Opening with the artist in attendance January 10, 2019, 5–7 PM.


Leena Nio (b. 1982) leads the viewer into an imaginary world of childhood flashbacks in her latest paintings.  Her dream-like oils feature recurring motifs such as wooden huts, abandoned houses, and barren landscapes, all woven together in a self-contained dream universe. Dredged from the depths of the artist’s subconscious, these insistently resurfacing motifs create a mood of haunting tension. Among the artist’s sources of inspiration is Stand By Me (1986), a coming-of-age film based on a novella by Stephen King.
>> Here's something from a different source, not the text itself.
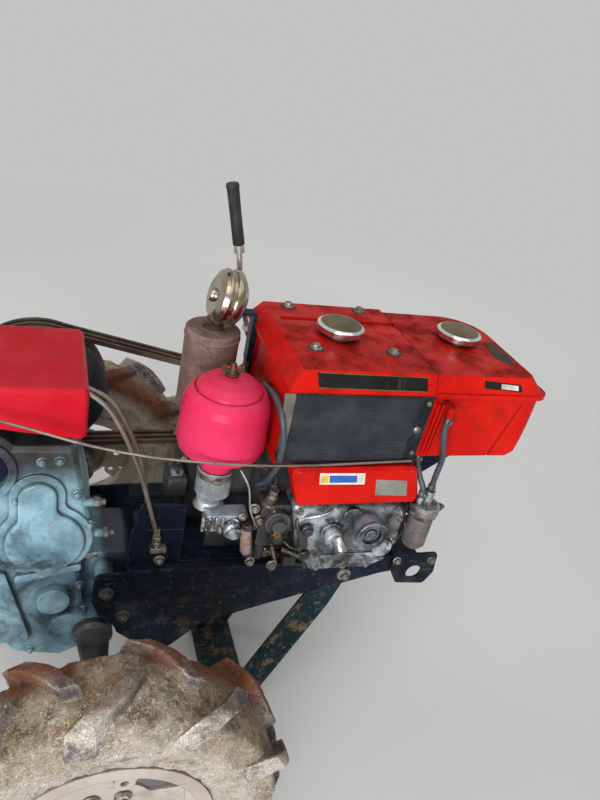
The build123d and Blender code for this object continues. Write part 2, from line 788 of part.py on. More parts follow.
def fuel_filter():
    """The bowl on its arm, with a wide head ring and two necks for the hoses."""
    x, y = filter_x, filter_y
    body = turned([
        (0, 556), (19, 556), (25, 566), (25, 640), (30, 642), (30, 666), (26, 668), (11, 668), (11, 700),
        (0, 700)], x, y)
    body += rod_z(x - 17, y, 7, 667, 684)
    return body + block((x - 27, x - 5), (y, -block_half), (644, 660))


# Air cleaner, muffler, lamp

def air_cleaner():
    """The bowl: straight sides, a round shoulder, a groove, a flat dome in it and a wing nut on top."""
    z0, z1 = cleaner_z
    r = cleaner_r
    bowl = turned([
        (0, z0 - 38), (canister_r - 4, z0 - 38), (canister_r + 2, z0), (r - 18, z0 + 4), (r - 4, z0 + 14),
        (r, z0 + 28), (r - 3, z1 - 60), (r - 8, z1 - 46), (r - 15, z1 - 36), (r - 20, z1 - 33),
        (r - 23, z1 - 35), (r - 25, z1 - 28), (r - 38, z1 - 17), (r - 58, z1 - 9), (0, z1 - 5)], 0, 0)
    nut = rod_z(0, 0, 7, z1 - 8, z1 + 8)
    wing = block((-18, 18), (-2.5, 2.5), (z1 + 1, z1 + 12))
    return Pos(cleaner_x, cleaner_y, 0) * (bowl + nut + wing)


def air_canister():
    """The oil cup under the bowl on its cast elbow, which sits on the head."""
    x, y, r = cleaner_x, cleaner_y, canister_r
    z0 = canister_base_z
    body = rod_z(x, y, r, z0, canister_top_z)
    body += turned(
        [(0, head_step_z), (30, head_step_z), (24, head_step_z + 16), (r - 4, z0 + 1), (0, z0 + 1)], x, y + 16)
    casting = block((x - 12, x + 76), (-134, -head_half - 0.2), (570, head_step_z + 10))
    casting = fillet(casting.edges().filter_by(Axis.Y), 8)
    body += casting
    return body + block((x - 12, x + 30), (-112, y + 20), (head_step_z, head_step_z + 10))


def muffler():
    x, y, r = muffler_x, muffler_y, muffler_r
    z0, z1 = muffler_z
    can = turned([
        (0, z0), (r - 8, z0), (r, z0 + 6), (r, z1 - 3), (r - 3, z1), (22, z1), (22, z1 - 40),
        (0, z1 - 40)], x, y)
    top = head_z[1]
    pipe = rod_z(x, exhaust_y, exhaust_r, top, z0 + 1)
    return can + pipe + block((x - 38, x + 38), (exhaust_y - 22, exhaust_y + 22), (top, top + 12))


def headlamp():
    """A flat round lamp that faces forward, its glass set in a rolled rim."""
    r = lamp_r
    face = Plane.XZ * make_face(Polyline(
        (0, -22), (r - 20, -22), (r - 6, -15), (r - 3, -6), (r - 3, 8), (r, 9), (r, 20), (r - 4, 22),
        (r - 7, 22), (r - 8, 17), (0, 19), close=True))
    return Pos(lamp_x, lamp_y, lamp_z) * Rot(0, 90 + lamp_lean, 0) * revolve(face, Axis.Z)


def lamp_post():
    """The strap behind the hopper that holds the lamp up from below."""
    face_x = hopper_x[0] + 6
    out_x = hopper_x[0] - 1
    width = (lamp_y - 16, lamp_y + 8)
    brim = hopper_brim_z - brim_t
    arm_z = lamp_z - 30
    post = block((face_x - 6, face_x), width, (block_top_z + 20, brim))
    joint_z = hopper_base_z + 76
    post += block((out_x - 6, face_x - 6), width, (joint_z, brim - 4))
    post += block((out_x - 6, out_x), width, (joint_z, arm_z + 6))
    arm = block((lamp_x + 10, out_x), width, (arm_z, arm_z + 6))
    return post + arm - headlamp()


# Controls

def console():
    x0, x1 = console_x
    base = console_base_z
    t = console_t
    half = console_half
    points = [(x0, base + 44), (x0, console_top_z), (x1, console_top_z), (x1, base), (x1 - 52, base + 6)]
    shell = slab(outline(points, 12), -half, half)
    shell = fillet(shell.edges().filter_by(Axis.X).sort_by(Axis.Z)[-2:], 10)
    shell -= block((x0 + t, x1 - t), (t - half, half - t), (base - 10, console_top_z - t))
    for route in control_cables:
        shell -= tube(route, cable_radii(route), cable_r + 0.2)
    return shell


def handle_base():
    """The bracket behind the case that clamps both tubes and carries the lever cover."""
    x0 = handle_base_x
    rear = clutch_lobe[0] - 40
    base = block((x0, rear), (-75, 75), (handle_base_z, case_top_z))
    post = block((console_x[0] + 20, -120), (-60, 60), (case_top_z - 20, console_top_z - console_t))
    clamp_y = handle_bar_y + 8
    saddles = block((x0 + 6, handle_root_x + 16), (-clamp_y, clamp_y), saddle_z)
    return base + post + saddles - case_body() - handle() - mirrored(handle())


def handle():
    return tube(handle_points, list(handle_bend_r), handle_r)


def grip():
    end = Vector(*handle_points[-1])
    back = (end - Vector(*handle_points[-2])).normalized()
    start = end - back * grip_len
    plane = Plane(origin=start, z_dir=back)
    sleeve = extrude(plane * Circle(grip_r), amount=grip_len + 6)
    bore = extrude(plane * Circle(handle_r), amount=grip_len)
    return sleeve - bore


def clutch_lever():
    """The steering clutch lever under the left grip, with its lug on the tube."""
    y = handle_spread
    x = handle_end_x
    lever = tube(
        [(x + 308, y - 7, 938), (x + 228, y - 4, 932), (x + 168, y - 1, 944), (x + 50, y + 1, 962)],
        [60, 60], clutch_lever_r)
    lug = block((x + 284, x + 314), (y - 11, y - 2), (928, 972))
    return lever + lug - handle()


def cross_bar():
    x, y, z = handle_points[2]
    return rod_y(x, z, 12, -y, y) - handle() - mirrored(handle())


def hand_lever():
    """The main lever on the hopper's left side: its rod bends twice and ends in a grip."""
    points = [(lever_x, lever_y, lever_z)]
    points += [(lever_x + x, lever_y, lever_z + z) for x, z in lever_run[:2]]
    rod = tube(points, [300], lever_r)
    rod += rod_y(lever_x, lever_z + 4, 2 * lever_r, hopper_y[1] - 6, lever_y + 10)
    end = (lever_x + lever_run[2][0], lever_y, lever_z + lever_run[2][1])
    return rod + bar(points[-1], end, lever_grip_r)


def throttle_lever():
    """The throttle's clamp on the right tube, with its short lever."""
    x, y, z = throttle_cable[0]
    clamp = block((x - 26, x), (y - 36, y + 20), (z - 48, z + 8))
    lever = tube([(x - 16, y - 2, z), (x - 30, y + 8, z + 30), (x - 70, y + 14, z + 44)], [18], 4)
    cable = tube(throttle_cable, cable_radii(throttle_cable), throttle_r + 0.2)
    return clamp + lever - mirrored(handle()) - cable


# Cables

cable_r = 4.5
cable_out = case_half + 25.0
cable_in = case_half - 3.0
control_cables = [
    [(-48, -98, 870), (-4, -106, 842), (30, -114, 786), (62, 8 - cable_out, 712), (86, -cable_out, 634),
     (106, -cable_out, 566)],
    [(-48, -82, 868), (4, -88, 846), (36, -92, 792), (66, -96, 722), (84, 2 - cable_in, 640), (92, -cable_in, 560)]]
throttle_r = 2.5
throttle_cable = [
    (-1040, -284, 992), (-900, -256, 962), (-700, -222, 908), (-500, -178, 876), (-310, -150, 872),
    (-172, -150, 838), (-40, -166, 800), (72, -182, 784), (226, -192, 774), (346, -189, 769), (470, -182, 769),
    (580, -180, 772)]
hose_r = 6.0
filter_x = crank_x + 145.0
filter_y = -184.0
fuel_hoses = [
    [(628, -184, 878), (628, -184, 838), (646, -186, 784), (645, -184, 740), (645, -184, 700)],
    [(616, -148, 768), (616, -148, 748), (620, -170, 722), (628, -184, 704), (628, -184, 684)]]
corner_hose = [
    (309, -14, 846), (290, -62, 866), (291, -114, 880), (288, -170, 882), (298, -190, 838), (303, -183, 778),
    (302, -168, 738), (298, -146, 702), (290, -122, 676), (312, -100, 656)]


# Stand

def stand_arm():
    """The left arm of the stand, from its eye down to the foot."""
    run = hypot(stand_x - stand_foot_x, stand_z)
    lean = atan2(stand_x - stand_foot_x, stand_z)
    bar = outline([
        (-stand_eye_r, 0), (-stand_w / 2, -110), (-stand_w / 2, -run - 60), (stand_w / 2, -run - 60),
        (stand_w / 2, -110), (stand_eye_r, 0)])
    bar += Circle(stand_eye_r)
    bar -= Circle(stand_pin_r + axle_gap)
    arm = slab(Pos(stand_x, stand_z) * Rot(0, 0, -degrees(lean)) * bar, stand_y - stand_t, stand_y)
    return arm & block((0, 900), (0, 400), (foot_t, 900))


def stand_foot():
    x0 = stand_foot_x - foot_x_len / 2
    foot = block((x0, x0 + foot_x_len), (-foot_half, foot_half), (0, foot_t))
    return fillet(foot.edges().filter_by(Axis.Z), 16)


def stand_pin():
    pin = rod_y(stand_x, stand_z, stand_pin_r, -rail_y, rail_y)
    for side in (-1, 1):
        pin += rod_y(stand_x, stand_z, stand_pin_r + 5, *sorted((side * rail_y, side * (rail_y + 6))))
    return pin


pieces = {}


def add_pair(name, shape):
    """A left piece and its mirror image on the right."""
    pieces[name + "_left"] = shape
    pieces[name + "_right"] = mirrored(shape)


add_pair("tyre", tyre())
add_pair("rim", rim())
add_pair("hub", hub())
pieces["axle_housings"] = [axle_housing(), mirrored(axle_housing())]
add_pair("rail", rail())
add_pair("handle", handle())
pieces["grips"] = [grip(), mirrored(grip())]
pieces["clutch_levers"] = [clutch_lever(), mirrored(clutch_lever())]
add_pair("stand_arm", stand_arm())
pieces["stand_foot"] = stand_foot()
pieces["stand_pin"] = stand_pin()
pieces["gearbox_case"] = gearbox_case()
pieces["gear_cover"] = gear_cover()
pieces["front_plate"] = front_plate()
pieces["shield_plate"] = shield_plate()
pieces["hitch"] = hitch()
pieces["engine_block"] = engine_block()
pieces["cylinder_head"] = cylinder_head()
pieces["gear_case"] = gear_case()
pieces["injection_pump"] = injection_pump()
pieces["flywheel"] = flywheel()
pieces["clutch_pulley"] = clutch_pulley()
pieces["v_belts"] = v_belts()
pieces["hopper"] = hopper()
pieces["hopper_cover"] = hopper_cover()
pieces["radiator_side"] = radiator_side()
pieces["screen"] = screen()
pieces["side_box"] = side_box()
pieces["fuel_tank"] = fuel_tank()
pieces["filler_caps"] = [
    round_cap(radiator_cap_x, radiator_cap_y, hopper_top_z, cap_r),
    round_cap(tank_cap_x, tank_cap_y, tank_top_z, cap_r)]
pieces["tank_bracket"] = tank_bracket()
pieces["fuel_filter"] = fuel_filter()
pieces["air_cleaner"] = air_cleaner()
pieces["air_canister"] = air_canister()
pieces["muffler"] = muffler()
pieces["headlamp"] = headlamp()
pieces["lamp_post"] = lamp_post()
pieces["console"] = console()
pieces["handle_base"] = handle_base()
pieces["cross_bar"] = cross_bar()
pieces["hand_lever"] = hand_lever()
pieces["throttle_lever"] = throttle_lever()
for name, routes, r in (
        ("control_cables", control_cables, cable_r), ("throttle_cable", [throttle_cable], throttle_r),
        ("fuel_hoses", fuel_hoses + [corner_hose], hose_r)):
    solids = []
    for route in routes:
        radii = cable_radii(route)
        print(name, "bend radii", [round(value) for value in radii])
        solids.append(tube(route, radii, r))
    pieces[name] = solids
# The hose round the hopper's corner ends flush with the hopper's rear wall and with the block.
pieces["fuel_hoses"][-1] -= block((hopper_x[0] + hopper_wall_in, hopper_x[1]), (-60, 0), (820, 900))
pieces["fuel_hoses"][-1] -= block(block_x, (-block_half, 0), (600, 720))


def solids_of(shape):
    if isinstance(shape, list):
        return [solid for one in shape for solid in one.solids()]
    return list(shape.solids())


grouped = {name: solids_of(shape) for name, shape in pieces.items()}
whole = Compound([solid for solids in grouped.values() for solid in solids]).bounding_box()
middle_x = (whole.min.X + whole.max.X) / 2
print("machine", round(whole.size.X), round(whole.size.Y), round(whole.size.Z), "shift", round(-middle_x, 3))
os.makedirs("parts", exist_ok=True)
for name, solids in grouped.items():
    moved = [Pos(-middle_x, 0, 0) * solid for solid in solids]
    export_step(moved[0] if len(moved) == 1 else Compound(moved), f"parts/{name}.step")
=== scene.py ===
"""Looks of the two-wheel walking tractor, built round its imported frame.

Places are given as P(x, y, z) in millimetres from the wheels' axle, as in the part's source.
"""
import json
import math

import bmesh
import bpy
import numpy as np
from mathutils import Matrix, Vector, noise


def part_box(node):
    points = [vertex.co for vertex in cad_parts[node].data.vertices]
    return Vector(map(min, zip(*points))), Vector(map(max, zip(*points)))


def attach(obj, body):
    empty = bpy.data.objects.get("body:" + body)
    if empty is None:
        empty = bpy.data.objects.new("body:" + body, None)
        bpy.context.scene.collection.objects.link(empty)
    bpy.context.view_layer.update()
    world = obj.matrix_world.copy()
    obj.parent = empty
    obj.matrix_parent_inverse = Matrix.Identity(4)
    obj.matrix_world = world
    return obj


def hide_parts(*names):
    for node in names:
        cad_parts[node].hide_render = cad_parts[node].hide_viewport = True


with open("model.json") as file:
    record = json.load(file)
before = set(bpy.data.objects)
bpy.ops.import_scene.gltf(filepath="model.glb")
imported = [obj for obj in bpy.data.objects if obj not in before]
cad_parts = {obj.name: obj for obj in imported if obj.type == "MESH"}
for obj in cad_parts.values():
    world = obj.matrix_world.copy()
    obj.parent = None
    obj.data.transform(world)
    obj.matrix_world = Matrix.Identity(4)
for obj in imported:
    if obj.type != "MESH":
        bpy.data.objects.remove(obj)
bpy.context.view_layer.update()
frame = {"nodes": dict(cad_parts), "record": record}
NODES = frame["nodes"]

hub_low, hub_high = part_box("hub_right")
AXLE_X = (hub_low.x + hub_high.x) / 2
AXLE_Z = (hub_low.z + hub_high.z) / 2
TRACK_HALF = 0.488
# The axle's height in millimetres, and the middles of crankshaft and clutch pulley as (x, z)
AXLE_UP = 310
CRANK = (500, 610)
CLUTCH = (-117, 672)


def P(x, y, z):
    return Vector((AXLE_X + x / 1000, y / 1000, z / 1000))


def add(name, data):
    """A new object in the scene."""
    made = bpy.data.objects.new(name, data)
    bpy.context.collection.objects.link(made)
    return made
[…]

The movie recounts the adventures of a group of 12-year-old boys who are forced into a painful confrontation with adulthood.

 

Despite their melancholy atmosphere, Nio’s paintings convey the idea that playfulness is inherent to her work method. Nio builds real-life studio versions of many objects portrayed in her paintings, such the small wooden cubby houses and wings of wooden planks. Building and hand-crafting is a connecting theme linking all the works in this new exhibition. Nio’s paintings pay homage to the imagination, celebrating the richness of our inner world. The wooden cubby house is like a metaphor for creativity – a place of refuge for constructing a parallel reality.

 

Nio’s creative process has distinct phases; each series of works highlights a new technique that she gradually develops before putting into play. Her previous exhibition featured wispy, weightless watercolors that blend fluidly with the ”taping” technique of her new paintings. She came up with the idea of the plank-like patterns by drizzling paint onto a vertically taped canvas. She allows the paint to run freely on the striped surface, creating a lively effect that seems a logical continuation of her semi-abstract, plump clouds and rhythmically undulating grasslands.

 

Earning her Master’s in Visual Arts from the Finnish Academy of Fine Arts in 2010, Nio was awarded the prestigious Ducat Prize by the Finnish Art Society the same year. In 2014, she was named an Ars Fennica candidate. Her work is represented in a number of Finland’s leading public art collections, such as the Museum of Contemporary Art Kiasma, the Saastamoinen Foundation and the Sara Hildén Art Museum.